I’ve kept up with the story through the months with stories about how this could possibly happen – needless to say, multiple systems broke down in multiple ways – and chronicling the girl’s recovery best as we could.
The anniversary of the crash arrived last Thursday and the paper sent me down to Taylor to cover a memorial service.
Naturally, a nearly four-hour drive provides some opportunities along the way. Well, in places except eastern Indiana, I was thinking as I was more than three hours into the trip without even an interesting rest stop.
Then, as I approached Huntington, Ind., I saw the sign: Dan Quayle Center, United States Vice Presidential Museum.
I was running behind schedule a little after a late start and a driving rain for most of the trip. I thought that I should probably avoid this little side trip. That thought lasted perhaps a nanosecond.
After all, what could possibly be in the Dan Quayle Vice Presidential Museum?
Huntington turned out to be a pretty small and humble place. I pulled up to the museum and guessed it was a former bank. I walked in, surveyed the main room noticed that most of the exhibits appeared to be photos, which made it easy to not stay long.
Two women were sitting right inside the door, and pounced. “Welcome, would you like a tour?” They seemed very disappointed when I said I would only tour the gift shop. I picked up some post cards, a magnet and two campaign buttons from Quayle’s 2000 presidential bid. One is especially cool, noting his “hometown kickoff” on April 14, 1999.
I don’t think they get many visitors because using my debit card was an ordeal that required getting the director to come down and work the register.
This gave us time to talk. Quayle lives in Arizona but comes to the museum at least once a year. His brother was publisher of the Huntington newspaper until it was sold recently.
Apparently the second floor of the museum was dedicated to Quayle and the lower level was for exhibits to the other vice presidents that hail from the Hooiser State. The employees were very nice and I was glad I made the stop.
In fairness, I always thought Quayle didn’t deserve the abuse he received. And he did allow Lloyd Bentsen to get loose with the only line anybody remembers from any vice presidential debate.
But I needed to get back on the road and over to Taylor University, which is a small Christian University in Upland. I pulled up and noticed that some of the television crews had already arrived.
Say this about my electronic competition; it is neither stealth nor subtle. And it seems to be the same no matter what city they come from.
Two massive “storm chaser” rolling billboards/satellite trucks were already parked wherever they damn well pleased alongside the chapel.
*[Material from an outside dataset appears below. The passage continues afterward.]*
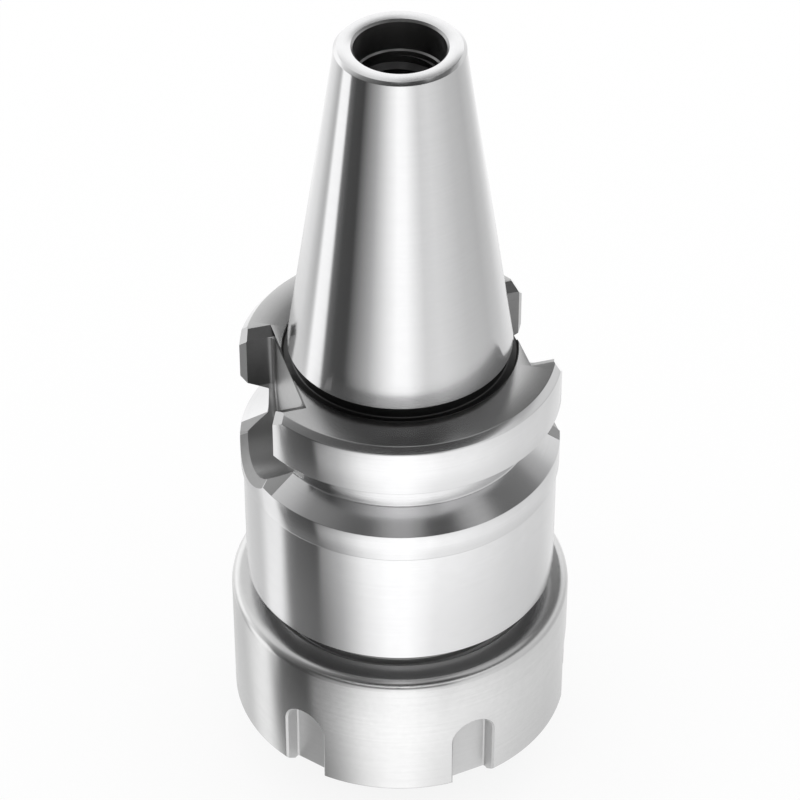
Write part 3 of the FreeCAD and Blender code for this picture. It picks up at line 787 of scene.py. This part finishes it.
def make_collet(finish):
    """Spring collet with slits from both ends."""
    groove = COLLET_LIP_RADIUS - COLLET_GROOVE_DEPTH
    rear_z = COLLET_REAR - COLLET_REAR_CHAMFER
    bore_end = COLLET_FRONT + COLLET_BORE_LENGTH
    corners = [
        (COLLET_BORE_RADIUS + COLLET_BORE_CHAMFER, COLLET_FRONT, SMALL_EDGE),
        (COLLET_FACE_RADIUS, COLLET_FRONT, EDGE),
        (COLLET_LIP_RADIUS, LIP_START, EDGE),
        (COLLET_LIP_RADIUS, COLLET_GROOVE_START, EDGE),
        (groove, COLLET_GROOVE_START, FAIR_EDGE),
        (groove, COLLET_GROOVE_END, FAIR_EDGE),
        (COLLET_LIP_RADIUS, COLLET_GROOVE_END, EDGE),
        (COLLET_RADIUS, LAND_START, EDGE),
        (COLLET_RADIUS, LAND_END, EDGE),
        (collet_cone(rear_z), rear_z, EDGE),
        (collet_cone(COLLET_REAR) - COLLET_REAR_CHAMFER, COLLET_REAR, EDGE),
        (COLLET_BACK_BORE_RADIUS, COLLET_REAR, EDGE),
        (COLLET_BACK_BORE_RADIUS, bore_end, 0.0),
        (COLLET_BORE_RADIUS, bore_end, 0.0),
        (COLLET_BORE_RADIUS, COLLET_FRONT + COLLET_BORE_CHAMFER, SMALL_EDGE),
    ]
    ends = (COLLET_BORE_RADIUS / 2.0, COLLET_RADIUS + CUTTER_SPARE)
    half = SLIT_WIDTH / 2.0

    def slit(name, low, high):
        """Thin slab on +X that slits the wall between two heights."""
        section = [(-half, low), (half, low), (half, high), (-half, high)]
        return prism(name, ends, section, lambda x, y, z: (x, y, z))

    front = slit("front_slit", COLLET_FRONT - CUTTER_SPARE, COLLET_REAR - SLIT_END_WALL)
    rear = slit("rear_slit", COLLET_FRONT + SLIT_END_WALL, COLLET_REAR + CUTTER_SPARE)
    rear.data.transform(Matrix.Rotation(math.pi / SLIT_COUNT, 4, "Z"))
    return turned("spring_collet", corners, [front, rear], SLIT_COUNT, 0.0, finish)


def make_nose_thread(finish):
    """Thread on the holder's nose."""
    start = NOSE_END + NOSE_CHAMFER / 2.0
    turns = (BODY_END - NECK_LENGTH - NOSE_END - NOSE_CHAMFER) / NOSE_THREAD_PITCH
    core = NOSE_THREAD_RADIUS - NOSE_THREAD_DEPTH
    return thread("nose_thread", core, start, turns, NOSE_THREAD_PITCH, NOSE_THREAD_DEPTH, 1, 0.0, finish)


def make_nut_thread(finish):
    """Thread in the nut, half a pitch from the nose's."""
    start = NOSE_END + NUT_THREAD_SETBACK
    turns = (NUT_REAR - NUT_THREAD_LEAD_IN - start) / NOSE_THREAD_PITCH
    lag = NUT_THREAD_SETBACK - NOSE_CHAMFER / 2.0
    phase = 2.0 * math.pi * lag / NOSE_THREAD_PITCH + math.pi
    wall = NOSE_THREAD_RADIUS + NUT_THREAD_CLEARANCE
    return thread("nut_thread", wall, start, turns, NOSE_THREAD_PITCH, NOSE_THREAD_DEPTH, -1, phase, finish)


def make_stud_thread(finish):
    """Thread for the pull stud, in the shank's bore."""
    start = PILOT_FLOOR - STUD_THREAD_LENGTH
    turns = (STUD_THREAD_LENGTH - STUD_THREAD_LEAD_IN) / STUD_THREAD_PITCH
    depth = STUD_THREAD_RADIUS - TAP_RADIUS
    return thread("pull_stud_thread", STUD_THREAD_RADIUS, start, turns, STUD_THREAD_PITCH, depth, -1, 0.0,
                  finish)


# Finishes

def steel(name, colour, roughness, anisotropy, line_size, line_depth, mottle_size, mottle_depth, worn,
          metallic=1.0):
    """Bright steel with fine lines round the axis and a faint mottle."""
    material = bpy.data.materials.new(name)
    material.use_nodes = True
    tree = material.node_tree
    shader = tree.nodes["Principled BSDF"]
    place = add(tree, "ShaderNodeTexCoord").outputs["Object"]
    axes = add(tree, "ShaderNodeSeparateXYZ", {0: place}).outputs
    across = add(tree, "ShaderNodeCombineXYZ", {"X": axes["X"], "Y": axes["Y"]}).outputs[0]
    radius = add(tree, "ShaderNodeVectorMath", {0: across}, operation="LENGTH").outputs["Value"]
    drift = calculate(tree, "MULTIPLY_ADD", axes["X"], LINE_DRIFT[0],
                      calculate(tree, "MULTIPLY", axes["Y"], LINE_DRIFT[1]))
    rings = add(tree, "ShaderNodeCombineXYZ", {
        "X": calculate(tree, "DIVIDE", radius, line_size),
        "Y": calculate(tree, "DIVIDE", axes["Z"], line_size),
        "Z": drift,
    }).outputs[0]
    lines = add(tree, "ShaderNodeTexNoise", {"Vector": rings, **LINE_NOISE}).outputs[0]
    mottle = add(tree, "ShaderNodeTexNoise", {
        "Vector": place, "Scale": 1.0 / mottle_size, **MOTTLE_NOISE,
    }).outputs[0]
    fine = add(tree, "ShaderNodeBump", {"Strength": 1.0, "Distance": line_depth, "Height": lines})
    bumped = add(tree, "ShaderNodeBump", {
        "Strength": 1.0, "Distance": mottle_depth, "Height": mottle, "Normal": fine.outputs[0],
    })
    mottle_wear = calculate(tree, "MULTIPLY", mottle, MOTTLE_WEAR)
    wear = calculate(tree, "MULTIPLY_ADD", lines, LINE_WEAR, mottle_wear)
    shade = ranged(tree, wear, WEAR_RANGE, (1.0 - worn, 1.0))
    dull = [part * WORN_COLOUR for part in colour]
    tint = mixed(tree, shade, (*dull, 1.0), (*colour, 1.0))
    rough = ranged(tree, wear, WEAR_RANGE, [roughness * share for share in ROUGHNESS_RANGE])
    tangent = add(tree, "ShaderNodeTangent", direction_type="RADIAL", axis="Z")
    links = tree.links
    links.new(tint, shader.inputs["Base Color"])
    links.new(rough, shader.inputs["Roughness"])
    links.new(bumped.outputs[0], shader.inputs["Normal"])
    links.new(tangent.outputs[0], shader.inputs["Tangent"])
    shader.inputs["Metallic"].default_value = metallic
    shader.inputs["Anisotropic"].default_value = anisotropy
    shader.inputs["Anisotropic Rotation"].default_value = QUARTER_TURN
    return material


def give_finish(piece, finish, belongs):
    """Gives a second finish to the faces whose centre and normal belong to a zone."""
    piece.data.materials.append(finish)
    slot = len(piece.data.materials) - 1
    for polygon in piece.data.polygons:
        if belongs(polygon.center, polygon.normal):
            polygon.material_index = slot


def in_relief(centre, normal):
    """True in the narrow relief at the foot of the taper, and not on its rounded outer rim."""
    radius = math.hypot(centre.x, centre.y)
    inside = RELIEF_RADIUS - SMALL_EDGE < radius < RELIEF_OUTER_RADIUS + SMALL_EDGE
    on_rim = radius > RELIEF_OUTER_RADIUS and centre.z > FLANGE_TOP - RELIEF_RIM_ROUND
    return inside and not on_rim and FLANGE_TOP - RELIEF_DEPTH - EDGE < centre.z < -TAPER_FOOT_DROP - EDGE


def on_flange_top(centre, normal):
    """True on the flat face that the shank rises from."""
    radius = math.hypot(centre.x, centre.y)
    return centre.z > FLANGE_TOP - SMALL_EDGE and normal.z > FLAT and radius > RELIEF_OUTER_RADIUS


def in_keyway(centre, normal):
    """True on the milled floor, walls and run-out of the two keyways."""
    reach = KEYWAY_WIDTH / 2.0 + KEYWAY_BEVEL + SMALL_EDGE
    if abs(centre.x) < KEYWAY_FLOOR - SMALL_EDGE or abs(centre.y) > reach or centre.z > 0.0:
        return False
    if centre.z > KEYWAY_ARC_CENTRE:
        return True
    return math.hypot(centre.y, centre.z - KEYWAY_ARC_CENTRE) < reach


def on_run_out(centre, normal):
    """True on the round end of a keyway."""
    return centre.z < KEYWAY_ARC_CENTRE and in_keyway(centre, normal) and abs(normal.x) < WALL_LIMIT


def on_keyway_side(centre, normal):
    """True on the walls and the lead-in of a keyway, and not on its floor or its mouth's bevel."""
    wide = KEYWAY_WIDTH / 2.0 + KEYWAY_LEAD_WIDTH
    if centre.z > FLANGE_TOP - KEYWAY_LEAD_DEPTH and abs(centre.x) > KEYWAY_FLOOR and abs(centre.y) < wide:
        return LEAD_IN_TILT[0] < normal.z < LEAD_IN_TILT[1]
    return centre.z > KEYWAY_ARC_CENTRE and in_keyway(centre, normal) and abs(normal.x) < WALL_LIMIT


def in_bore(centre, normal):
    """True on walls that face the axis."""
    return centre.x * normal.x + centre.y * normal.y < -FACING_AXIS * math.hypot(centre.x, centre.y)


def on_nose(centre, normal):
    """True on the outside of the neck and the threaded nose."""
    return centre.z < BODY_END - SMALL_EDGE and not in_bore(centre, normal)


def on_nut_lead_in(centre, normal):
    """True on the slope that leads into the nut's thread."""
    return centre.z > NUT_REAR - NUT_THREAD_LEAD_IN and in_bore(centre, normal)


def in_nut_bore(centre, normal):
    """True on the nut's inner walls below its thread's lead-in."""
    return centre.z < NUT_REAR - NUT_THREAD_LEAD_IN and in_bore(centre, normal)


def in_wrench_slot(centre, normal):
    """True inside the nut's wrench slots."""
    radius = math.hypot(centre.x, centre.y)
    step = 2.0 * math.pi / SLOT_COUNT
    angle = (math.atan2(centre.y, centre.x) - SLOT_ANGLE + step / 2.0) % step - step / 2.0
    across = radius * math.sin(angle)
    reach = SLOT_WIDTH / 2.0 + SLOT_BEVEL + SMALL_EDGE
    if radius * math.cos(angle) < SLOT_FLOOR - SMALL_EDGE or abs(across) > reach:
        return False
    if abs(normal.z) > LEVEL and centre.z < NUT_FRONT + SMALL_EDGE:
        return False
    return centre.z < SLOT_ARC_CENTRE or math.hypot(across, centre.z - SLOT_ARC_CENTRE) < reach


# Studio

def band(tree, azimuth, stops):
    """Shade of one band of the studio at a bearing in degrees, from its stops."""
    share = calculate(tree, "MULTIPLY_ADD", azimuth, 1.0 / 360.0, 0.5)
    ramp = add(tree, "ShaderNodeValToRGB", {0: share})
    elements = ramp.color_ramp.elements
    for index, (degrees, shade) in enumerate(stops):
        place = degrees / 360.0 + 0.5
        element = elements[index] if index < 2 else elements.new(place)
        element.position = place
        element.color = (shade, shade, shade, 1.0)
    return ramp.outputs[0]


def make_studio():
    """White room, with the light and dark screens that bright steel mirrors."""
    world = bpy.data.worlds.new("studio")
    bpy.context.scene.world = world
    world.use_nodes = True
    world.cycles.sampling_method = "NONE"
    tree = world.node_tree
    tree.nodes.clear()
    direction = add(tree, "ShaderNodeTexCoord").outputs["Generated"]
    axes = add(tree, "ShaderNodeSeparateXYZ", {0: direction}).outputs
    away = calculate(tree, "MULTIPLY", axes["Y"], -1.0)
    bearing = calculate(tree, "ARCTAN2", axes["X"], away)
    degrees = calculate(tree, "MULTIPLY_ADD", bearing, math.degrees(1.0), math.degrees(PHOTO_TURN))
    azimuth = calculate(tree, "WRAP", degrees, 180.0, -180.0)
    shade = band(tree, azimuth, SCREENS[0][2])
    for start, full, stops in SCREENS[1:]:
        reached = ranged(tree, axes["Z"], (start, full), (0.0, 1.0))
        shade = mixed(tree, reached, shade, band(tree, azimuth, stops))
    rays = add(tree, "ShaderNodeLightPath").outputs
    bright = add(tree, "ShaderNodeVectorMath", {0: shade, "Scale": SCREEN_STRENGTH}, operation="SCALE")
    seen = mixed(tree, rays["Is Glossy Ray"], WHITE, bright.outputs[0])
    glow = add(tree, "ShaderNodeBackground", {"Color": seen, "Strength": 1.0})
    add(tree, "ShaderNodeOutputWorld", {"Surface": glow.outputs[0]})


def make_floor():
    """Pale floor just under the unscrewed nut, which takes only a soft shadow."""
    level = NUT_FRONT - NUT_TRAVEL - FLOOR_GAP
    half = FLOOR_SIZE / 2.0
    corners = [(x, y, level) for x, y in ((-half, -half), (half, -half), (half, half), (-half, half))]
    floor = new_object("floor", corners, [(0, 1, 2, 3)])
    floor.visible_glossy = False
    material = bpy.data.materials.new("floor_paper")
    material.use_nodes = True
    tree = material.node_tree
    tree.nodes.clear()
    paper = add(tree, "ShaderNodeBsdfDiffuse", {"Color": (1.0 - FLOOR_GLOW,) * 3 + (1.0,)})
    glow = add(tree, "ShaderNodeEmission", {"Color": WHITE, "Strength": FLOOR_GLOW})
    both = add(tree, "ShaderNodeAddShader", {0: paper.outputs[0], 1: glow.outputs[0]})
    add(tree, "ShaderNodeOutputMaterial", {"Surface": both.outputs[0]})
    floor.data.materials.append(material)


def make_camera():
    """Camera at the photo's place, with the photo's framing."""
    data = bpy.data.cameras.new("camera")
    data.lens = CAMERA_LENS
    data.sensor_width = SENSOR_WIDTH
    data.clip_start = CLIP_NEAR
    data.clip_end = CLIP_FAR
    camera = bpy.data.objects.new("camera", data)
    bpy.context.scene.collection.objects.link(camera)
    camera.location = (-CAMERA_DISTANCE * math.sin(PHOTO_TURN), -CAMERA_DISTANCE * math.cos(PHOTO_TURN),
                       CAMERA_HEIGHT)
    camera.rotation_euler = (math.pi / 2.0 - CAMERA_PITCH, 0.0, -PHOTO_TURN)
    bpy.context.scene.camera = camera


TURNING_TREE = make_turning_tree()
THREAD_TREE = make_thread_tree()
finishes = {name: steel(name, **values) for name, values in FINISHES.items()}

holder = make_holder(finishes["bright_ground"])
nut = make_nut(finishes["satin"])
# The ring's and the nut thread's darker steel is painted shade inside the nut
ring = make_extraction_ring(finishes["bored_painted_shade"])
collet = make_collet(finishes["spring"])
# The nose thread's darker, partly dull steel is painted shade of the gap under the body
nose_thread = make_nose_thread(finishes["gap_painted_shade"])
nut_thread = make_nut_thread(finishes["bored_painted_shade"])
# The pull stud thread's near-black steel is painted shade in the bore
stud_thread = make_stud_thread(finishes["painted_shade_recess"])

# Later zones win over earlier ones where they overlap. The darker finishes paint shade into the bores,
# the keyways' walls, lead-ins and round ends, the flange's top, the relief, the nose and the nut's lead-in
for piece, finish, zone in (
    (holder, "bored_painted_shade", in_bore), (holder, "faced_painted_shade", on_flange_top), (holder, "milled_floor", in_keyway),
    (holder, "milled_wall_painted_shade", on_keyway_side), (holder, "run_out_painted_shade", on_run_out),
    (holder, "painted_shade_recess", in_relief), (holder, "gap_painted_shade", on_nose), (nut, "slotted", in_wrench_slot),
    (nut, "bored_painted_shade", in_nut_bore), (nut, "gap_painted_shade", on_nut_lead_in),
):
    give_finish(piece, finishes[finish], zone)

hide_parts("holder_body")
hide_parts("clamping_nut")
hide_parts("collet")
for piece, body, slot in (
    (holder, "holder", "ground_steel"), (nose_thread, "holder", "ground_steel"),
    (stud_thread, "holder", "ground_steel"), (nut, "nut", "nut_steel"), (ring, "nut", "nut_steel"),
    (nut_thread, "nut", "nut_steel"), (collet, "collet_carrier", "collet_steel"),
):
    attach(piece, body)

make_studio()
make_floor()
make_camera()
bpy.context.scene.view_settings.view_transform = "Standard"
Stealth is not an attribute of my competition
I first tracked down the student government president because such people usually like to talk and typically are in the thick of things and can give me some pointers on who to talk to and who to avoid. He was very helpful.
And this is a tricky situation, because anybody who knew the girls knows that the parents didn’t talk to the media, and many of them respected that and didn’t want to talk either – especially with the television types already roaming around campus.
And a lot of these people were still grieving, and the last thing I wanted to do was make them upset.
But I found some nice people eating in the student union, including one who was a close friend of the girl who lived and didn’t mind talking as long as the questions didn’t get too personal.
My job was to write a “color’ story about the mood of the campus, then attend the memorial service to write a short story for our Web page then write a full story and e-mail it back to The Press for the next day’s paper.
After camping in the college union – the students recommended the chicken sandwich – and filing the first story and sending a photo, I went across the street to the chapel and found a seat on the side near the front.
And then in walked the girl who survived and her family. It dawned on me that I had written dozens of stories about her and I had interviewed her friends, teammates, coaches and classmates. Yet this was the first time that I had actually seen the girl in person.
I suddenly felt conspicuous and moved to the balcony that hugged the room on three sides, sitting off to the side again where I could observe the speakers and still see the reactions of the girl and her family.
And here’s where I felt like an intruder. In these situations we are torn between being an observer and a participant.
The speaker asked everyone to stand and sing two songs, then later to bow their heads in prayer. If I stood it would seem like I was participating. But if I remained seated I would draw attention to myself. I opted to stand and bow my head; writing only when there was something newsworthy being said.
The idea is to be able to be the eyes an ears of our readers and let them know what happened at an event they care about without hurting the people involved.